Jim Bradshaw: Keeping watch for the coffin in a tree

In December 1900 the Board of Control of the Louisiana State Penitentiary bought nearly 3,000 acres of land between New Iberia and Jeanerette to use as a prison farm.
They named it, somewhat facetiously, Hope Plantation.
According to the memories of some of the people who lived near the farm, the only hope for more than 200 inmates who were housed there was the hope of escape — something they tried to do regularly.
Gertrude Hebert lived near the farm when she was young. She said in a piece in the Attakapas Gazette historical magazine some years ago that the “most chilling and spine-tingling sound” heard in the area was the baying of the bloodhounds used to track down would-be escapees.

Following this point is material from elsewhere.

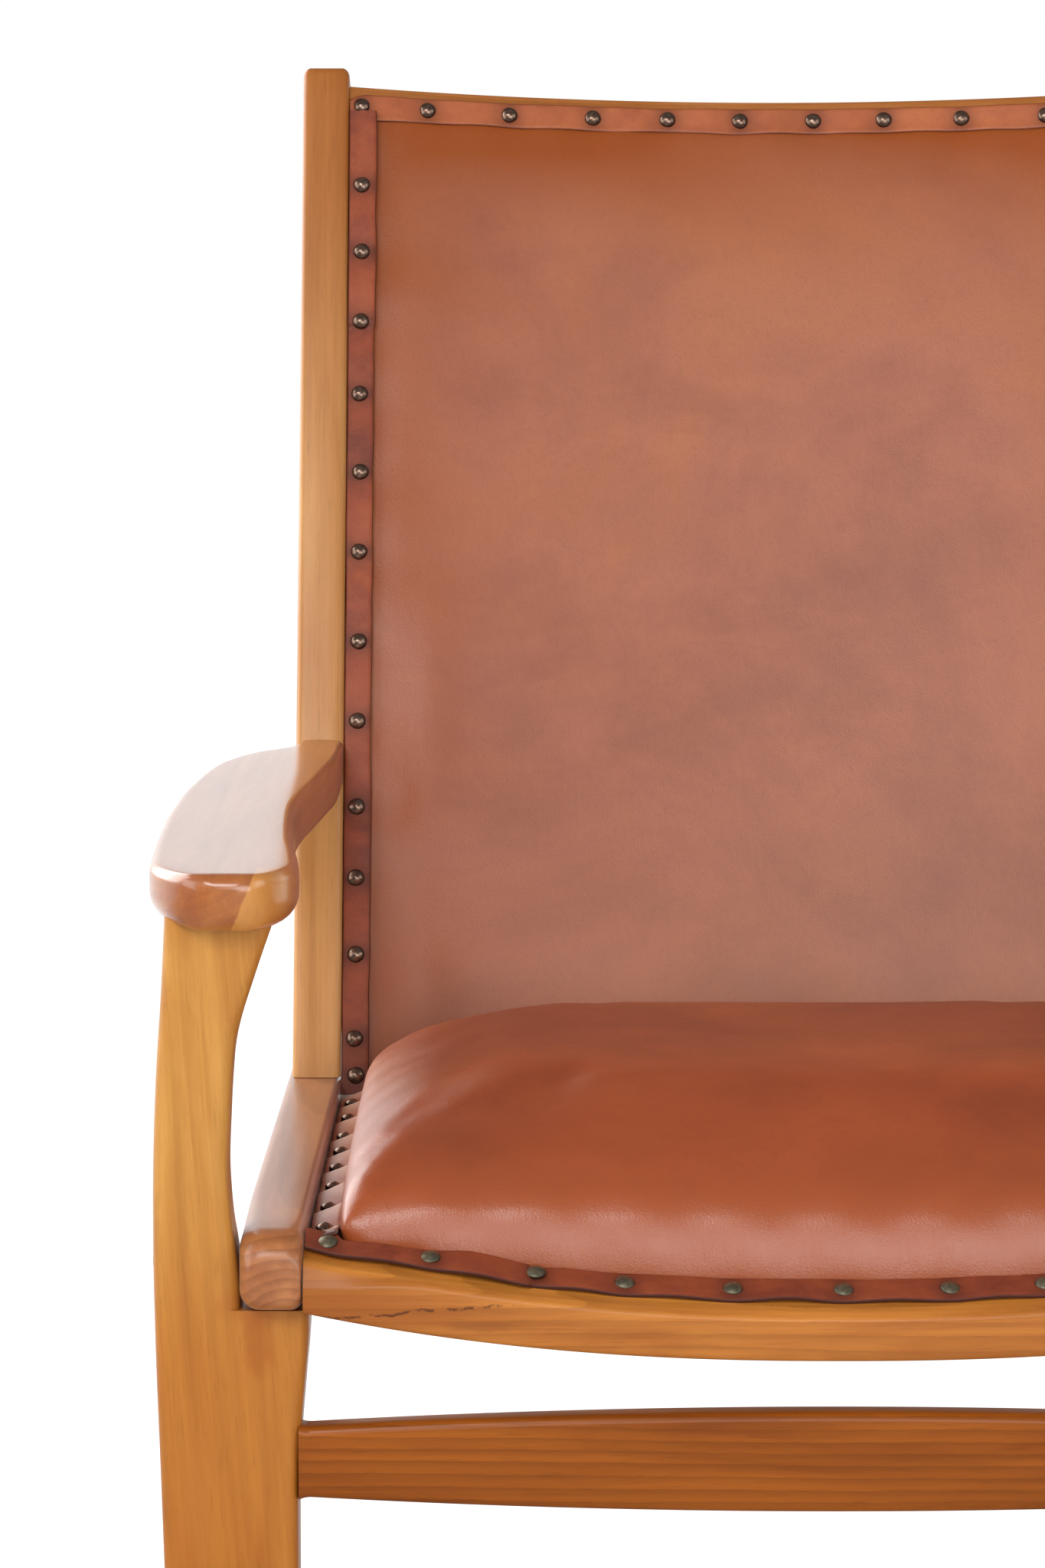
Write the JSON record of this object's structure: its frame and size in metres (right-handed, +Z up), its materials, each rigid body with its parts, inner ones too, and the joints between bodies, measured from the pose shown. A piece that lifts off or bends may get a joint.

She said the baying hounds were also the signal for the plantation’s neighbors to rush out and take in any washing hung out to dry, because the prisoners would steal clothing from the lines. A
They needed to get rid of their black-and-white striped garb and they also wanted to change clothes to confuse the dogs.
Convicts at Hope Plantation tended a sugar cane crop and made bricks.
Photos taken in the early 1900s show a row of barracks-like buildings, a sugar mill, prison bakery, and an infirmary on the premises.
A kiln was added  when it was discovered that some of the land along Bayou Teche was composed of red clay that made good bricks that were used for buildings on the plantation or sold.
The plantation was also said to be the source of one of the most unusual landmarks on the old U.S. 90, now La. 182, and of a spate of stories that went with it.
Hebert thought the landmark, a large box in a tree, was deposited in its branches during the Flood of 1927, but some others who recall seeing it say it was too high up in the tree to have been put there by the flood.
However it got there, the tree became known locally as “the coffin tree,” and folks who used the route regularly remember watching for it.
Kids traveling with their parents sometimes had a contest to see who would spot it first. Stories circulated for years that the box was used for convicts who died on the farm.
Elaine Oubre of Broussard told me a decade or more ago that in the tales her father told, “it was definitely a coffin, not just a box.”
There was another story that the coffin contained a nearby plantation owner’s treasure and that you’d break a bone or go nuts if you tried to get to it.
Those are nice stories, but it almost certainly wasn’t a coffin, held no riches, and had nothing to do with Hope Plantation.
It was only an old sugar vat that was placed in the tree about 1927, when a Civilian Conservation Camp was opened nearby.
Several people told me that CCC workers used the rain-filled metal box as a shower to cool off during long, hot summer days.
Hope Plantation was closed as a penal farm in 1931 and sold to private owners. The tank and the tree it was in were removed when the Jeanerette high school was built in the late 1960s.